Em seu capítulo 5, intitulado “A tortura de Bradley Manning”, o advogado conta que Manning ficava 23 horas por dia sozinho na solitária, era proibido de fazer flexões e mesmo de ficar sentando e levantando para fazer algum exercício, não podia usar óculos, era obrigado a dormir nu. Ficar vestido quando estava acordado não melhorava as coisas: a cada cinco minutos algum guarda lhe perguntava: “Você está bem?”, e Manning era obrigado a responder a cada vez.

Nove meses assim, e Madar pergunta: “Se isso fosse feito a um soldado dos Estados Unidos mantido prisioneiro na Coreia do Norte ou no Irã, nenhum figurão americano hesitaria em chamar isso de tortura. Como é que esse tratamento não pode levar qualquer um à loucura?” E pergunta ainda mais: “É certamente tentador ver a tortura do isolamento de Bradley Manning como um resultado tóxico da Guerra Global contra o Terror. O que mais poderia explicar esse abuso, por parte de uma democracia industrial avançada, contra um de seus próprios cidadãos?” Afinal, comandantes americanos administraram tratamento muito pior a presos em Abu Ghraib, Bagram e Guantánamo.

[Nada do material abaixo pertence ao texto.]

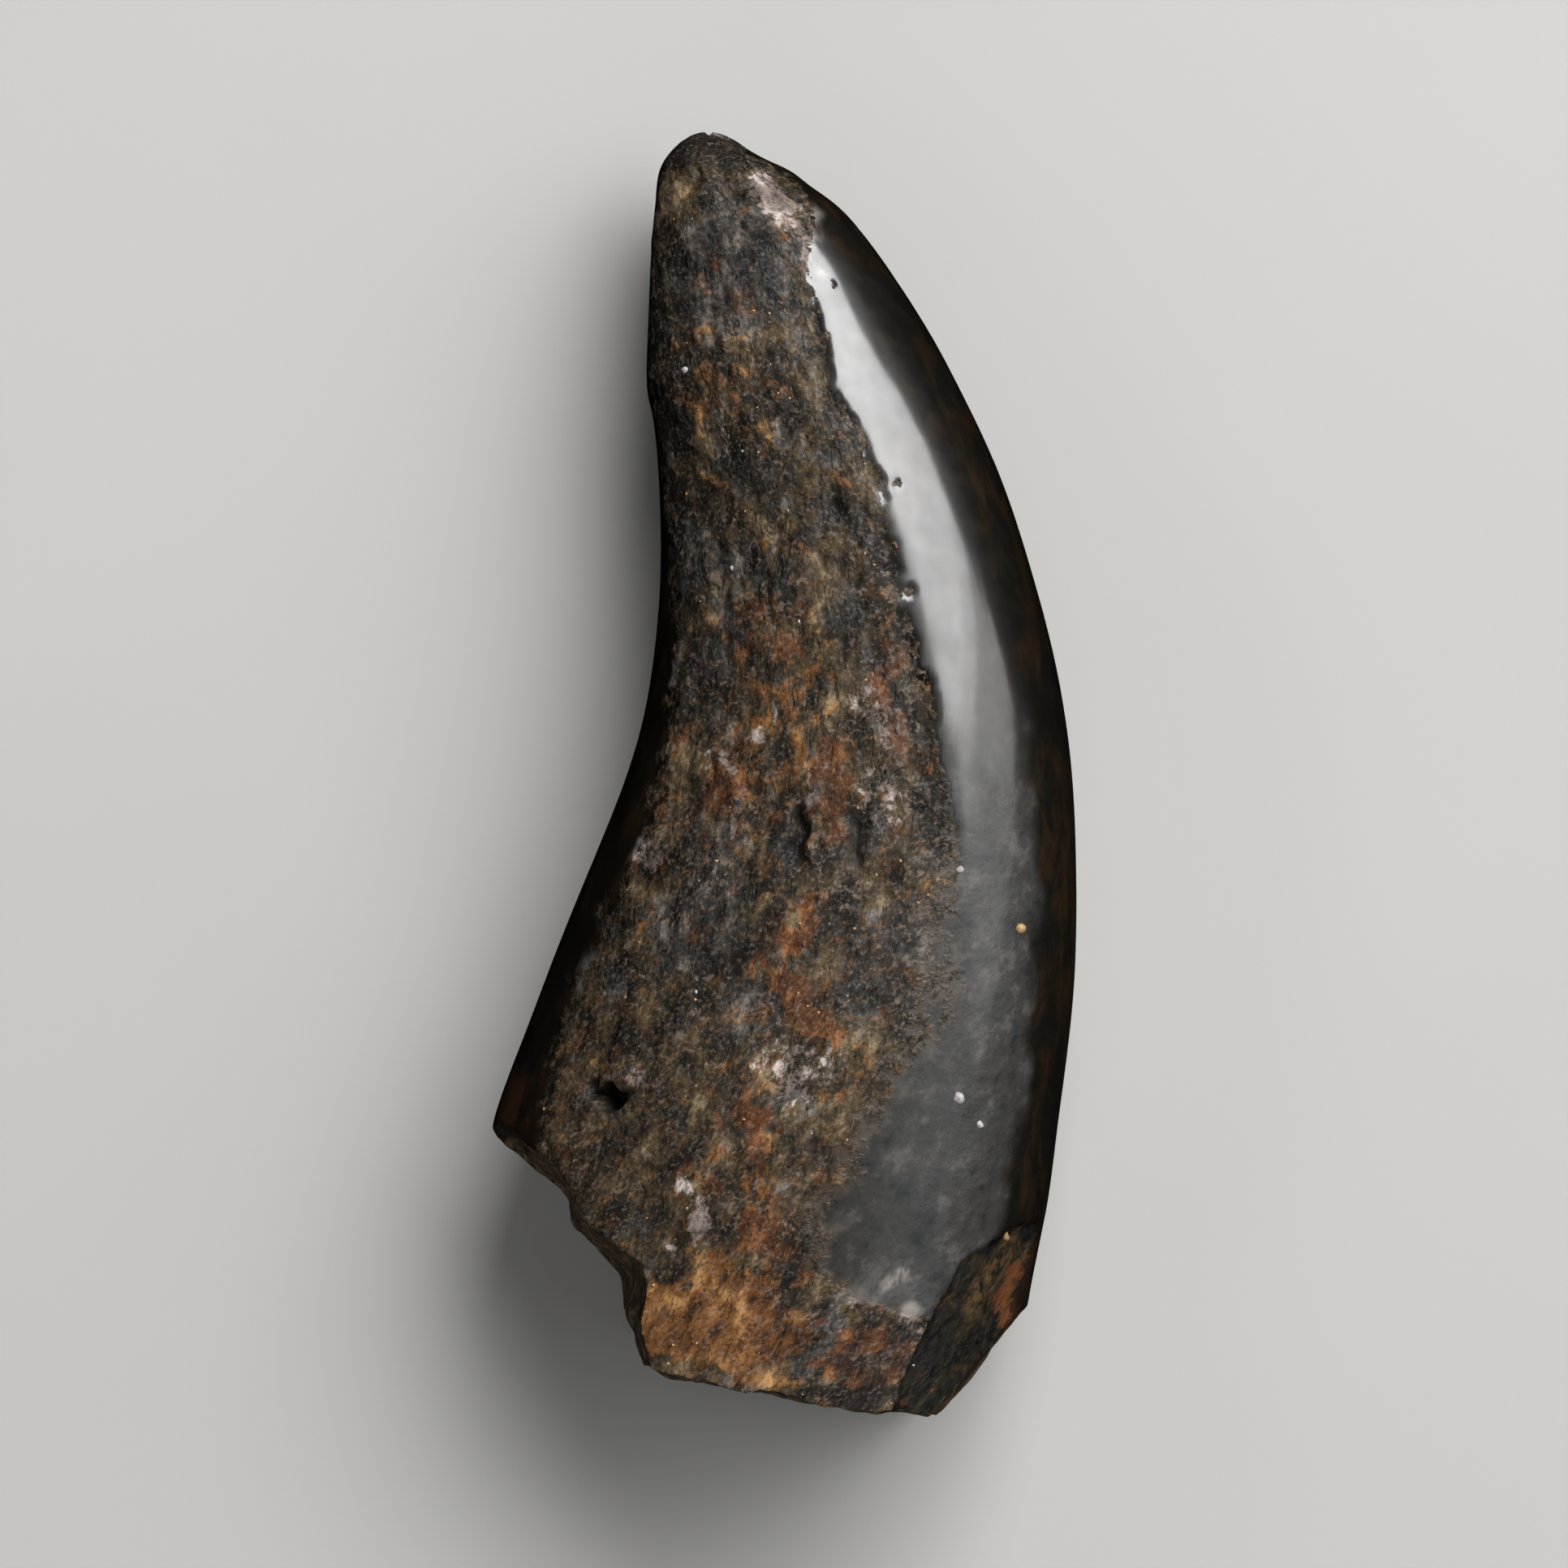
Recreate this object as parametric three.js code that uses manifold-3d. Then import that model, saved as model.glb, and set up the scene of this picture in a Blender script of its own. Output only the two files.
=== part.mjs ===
// Fossil tyrannosaur tooth: a broken, worn crown lying on its side.
// Millimetres, +Z up. X runs from the concave (rear) edge to the convex (front) edge,
// Y from the broken base to the worn tip. The origin is below the middle, on the resting plane.

import * as THREE from 'three';
import { mergeVertices } from 'three/addons/utils/BufferGeometryUtils.js';
import Module from 'manifold-3d';

const wasm = await Module();
wasm.setup();

const { lerp, smoothstep, clamp } = THREE.MathUtils;

// ---- Driving sizes: the crown ----------------------------------------------------------------

// The crown is lofted between four rails that meet at the tip. Each rail has one entry for each
// station, from just past the broken base up to just short of the tip.
const CONCAVE_EDGE = [
  [-23.2, -44.0], [-22.6, -37.8], [-21.9, -31.7], [-21.0, -27.4], [-20.4, -24.2], [-18.3, -18.5],
  [-15.9, -12.2], [-13.2, -5.6], [-10.4, 2.1], [-9.1, 9.6], [-8.8, 16.4], [-9.2, 23.9],
  [-9.75, 26.9], [-9.7, 31.3], [-9.5, 36.5], [-9.1, 41.0], [-8.2, 43.6],
];
const CONVEX_EDGE = [
  [14.8, -53.0], [16.0, -45.8], [17.2, -37.4], [18.5, -30.8], [19.3, -24.8], [20.3, -16.8],
  [20.6, -8.2], [20.2, 0.4], [19.1, 7.6], [17.4, 14.2], [15.1, 21.0], [12.3, 27.0],
  [10.0, 31.3], [7.3, 35.5], [4.2, 39.4], [0.9, 41.9], [-2.2, 43.7],
];
const CREST_HEIGHT = [
  24.0, 24.4, 24.9, 25.2, 25.3, 25.2, 24.9, 24.4, 23.7, 22.7, 21.4, 19.9, 18.6, 17.0, 15.2, 12.8, 10.9,
];
const BELLY_HEIGHT = [
  -0.2, -0.25, -0.35, -0.45, -0.5, -0.5, -0.45, -0.4, -0.3, -0.1, 0.2, 0.6, 1.0, 1.6, 2.4, 3.7, 5.2,
];
const TIP = [-5.4, 45.0, 8.0];

const WIDEST_AT_BASE = 12.0;      // height at which the crown is widest
const WIDEST_AT_TIP = 8.0;
const CREST_SKEW = 0.14;          // the crest lies nearer the front edge, as a share of half the width
const FRONT_ROUNDNESS = 2.35;     // superellipse power of the full front flank
const REAR_ROUNDNESS = 1.95;      // superellipse power of the slimmer rear flank

// A low, worn cutting edge (carina) runs down each side, on the under half.
const CARINA_ANGLES = [-0.35, -2.85];
const CARINA_HALF_ANGLE = 0.14;
const CARINA_HEIGHT = 0.4;

// ---- Driving sizes: breaks -------------------------------------------------------------------

// The lower rear corner is broken away: [y, x of the lower lip, x of the upper lip].
const REAR_BREAK = [
  [-24.0, -24.0, -22.0], [-24.9, -20.7, -17.4], [-25.6, -20.4, -16.2], [-26.6, -19.6, -15.6],
  [-28.8, -16.8, -14.5], [-30.4, -15.2, -14.1], [-32.0, -14.8, -13.6], [-33.0, -14.0, -11.8],
  [-34.4, -12.8, -9.8], [-35.7, -11.5, -9.5], [-38.2, -11.4, -10.2], [-39.4, -10.7, -9.9],
  [-41.4, -10.2, -9.4], [-55.0, -9.6, -8.8],
];
const REAR_BREAK_LEVELS = [       // [height, share of the way from the lower to the upper lip]
  [-3, 0.35], [12, 0], [17, 0.45], [21, 0.85], [24, 1], [32, 1.1],
];

// The lower front corner is chipped off along a steep wall below the line through these ends:
// each level has its height and how far the wall leans inwards there.
const FRONT_CHIP_ENDS = [[17.3, -37.6], [11.3, -45.2]];
const FRONT_CHIP_LEVELS = [[-3, 0.8], [9, 0], [15, 0.1], [20, 1.1], [32, 3.5]];
const FRONT_CHIP_SHARES = [-1.6, 0.5, 1.9];   // the wall runs past both ends, as shares of the line
// Above the chip a flake has come off the upper face, below this line between two points: first a
// small step down, then a slope towards the chip.
const FLAKE_LINE = [[9.3, -38.3], [16.8, -31.1]];
const FLAKE_SIDE = [[7.0, -46.0], [9.3, -38.3]];
const FLAKE_STEP = 0.5;
const FLAKE_SLOPE = 0.22;

// The broken base, seen from above: [x, y]. It is slightly bowed, and a little uneven.
const BASE_BREAK = [
  [-30.0, -35.5], [-12.0, -40.8], [-8.4, -41.9], [-3.8, -43.0], [3.0, -44.2], [11.1, -44.9], [24.0, -45.4],
];
const BASE_LEVELS = [-3, 3, 8, 12, 16, 21, 28];
const BASE_RELIEF = 0.35;
const BASE_WAVES = [[0.55, 0.4, 0], [-0.3, 0.45, 1.2]];   // radians per mm of x and z, and phase

// The pulp cavity shows in the base as a shallow hollow, filled to near the break.
const PULP_CENTRE = [0.8, -43.8, 12.0];
const PULP_RADII = [5.4, 2.2, 4.2];

// ---- Driving sizes: weathering of the upper face -----------------------------------------------

// The enamel is gone between these two borders, given as [y, x], where the face looks upwards.
const WEATHERED_REAR = [
  [-46.0, -16.0], [-27.0, -16.0], [-24.0, -15.4], [-20.0, -15.0], [-14.8, -14.2], [-10.0, -12.2],
  [-5.6, -9.9], [3.5, -7.5], [8.5, -7.6], [20.0, -7.7], [31.3, -8.2], [38.0, -7.8], [46.0, -7.2],
];
const WEATHERED_FRONT = [
  [-46.0, 12.0], [-38.0, 8.8], [-35.1, 1.9], [-30.6, 1.9], [-26.0, 5.3], [-17.4, 9.9],
  [-7.6, 11.6], [-3.0, 11.9], [1.0, 11.0], [6.1, 10.5], [10.7, 9.3], [15.3, 8.2], [19.9, 7.3],
  [23.9, 5.3], [26.8, 3.6], [31.3, 3.0], [37.1, 1.3], [43.4, -3.5], [46.0, -5.0],
];
const WEATHERED_FACING = [0.12, 0.5];   // upward parts of the normal where wear starts and is full
const TIP_FADE = [2.5, 0.5];      // wear fades out between these numbers of stations from the tip
const ENAMEL_HEIGHT = 0.45;       // height of the enamel's front edge over the weathered face
const FRONT_EDGE_WIDTH = 0.8;
const FRONT_EDGE_WAVES = [[0.4, 1.7, 0.3], [0.25, 3.1, 1.1]];   // height, radians per mm, phase
const REAR_EDGE_WIDTH = 2.2;      // the rear edge is worn to a slope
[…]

O autor ainda adverte: “Muitos de nós gostaríamos de pensar que tudo isso é uma exceção colossal e vergonhosa em relação a nossas leis e costumes. Mas as atrocidades sensacionais da Guerra Global contra o Terror que escandalizaram o mundo durante a última década são basicamente uma simples extensão de nosso modo ‘normal’ cotidiano de fazer justiça criminal.

Com certeza, o uso de tortura pela Guerra Global contra o Terror tem sido mais programático. De Guantánamo a ­Bradley Manning, a maior parte da nossa suposta resposta desmedida a setembro de 2001 tem de fato sido menos a exceção do que a regra. Em geral, a Guerra Global contra o Terror tem sido tipicamente americana”. Infeliz o país que precisa tratar assim os seus presos.